_Written request:_
Only the lines from the start of the entries through the line with "return total" are wanted; please output them exactly.

Object modeling scripts

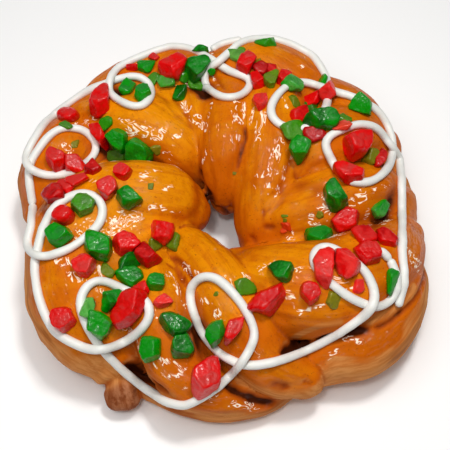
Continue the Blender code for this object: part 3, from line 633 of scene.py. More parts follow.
def noise(points, seed):
    """Smooth noise between -1 and 1: random values at whole-number places, blended between the eight
    round a point by the weights 6t^5 - 15t^4 + 10t^3."""
    cell = np.floor(points).astype(np.int64)
    t = points - cell
    t = t**3 * (t * (6 * t - 15) + 10)
    total = np.zeros(len(points))
    for corner in np.ndindex(2, 2, 2):
        place = cell + np.array(corner)
        mixed = place @ PLACE_FACTORS + seed * SEED_FACTOR
        mixed = (mixed ^ (mixed >> 13)) * 1103515245 & 0x7FFFFFFFFFFF
        mixed ^= mixed >> 17
        value = (mixed & 0xFFFF) / 32767.5 - 1
        total += np.where(corner, t, 1 - t).prod(axis=1) * value
    return total


def smoothstep(low, high, value):
    """0 below low, 1 above high, and 3t^2 - 2t^3 between them."""
    t = np.clip((value - low) / (high - low), 0, 1)
    return t * t * (3 - 2 * t)


def lengths(vectors):
    """The length of each vector."""
    return np.linalg.norm(vectors, axis=-1)


def bell(distance, half_width):
    """exp(-(d / w)^2): 1 at no distance and about a third at the half width."""
    return np.exp(-((distance / half_width) ** 2))


# Meshes and their points


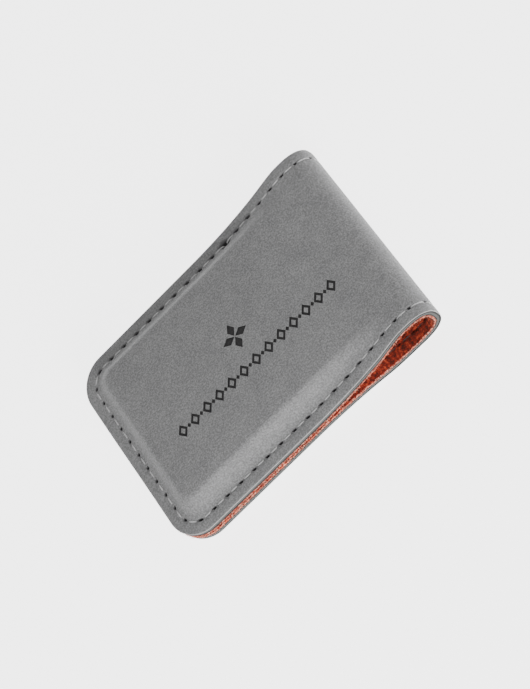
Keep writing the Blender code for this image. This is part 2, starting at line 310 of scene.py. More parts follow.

_Reply:_
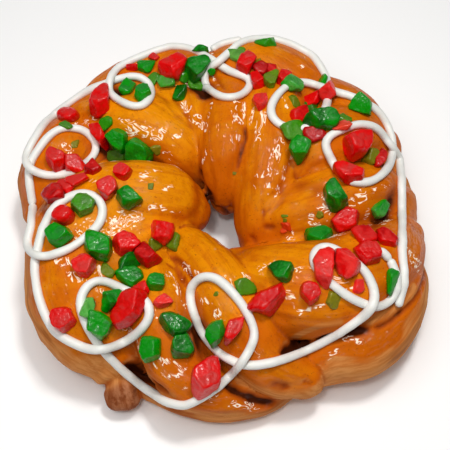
Continue the Blender code for this object: part 3, from line 633 of scene.py. More parts follow.
def noise(points, seed):
    """Smooth noise between -1 and 1: random values at whole-number places, blended between the eight
    round a point by the weights 6t^5 - 15t^4 + 10t^3."""
    cell = np.floor(points).astype(np.int64)
    t = points - cell
    t = t**3 * (t * (6 * t - 15) + 10)
    total = np.zeros(len(points))
    for corner in np.ndindex(2, 2, 2):
        place = cell + np.array(corner)
        mixed = place @ PLACE_FACTORS + seed * SEED_FACTOR
        mixed = (mixed ^ (mixed >> 13)) * 1103515245 & 0x7FFFFFFFFFFF
        mixed ^= mixed >> 17
        value = (mixed & 0xFFFF) / 32767.5 - 1
        total += np.where(corner, t, 1 - t).prod(axis=1) * value
    return total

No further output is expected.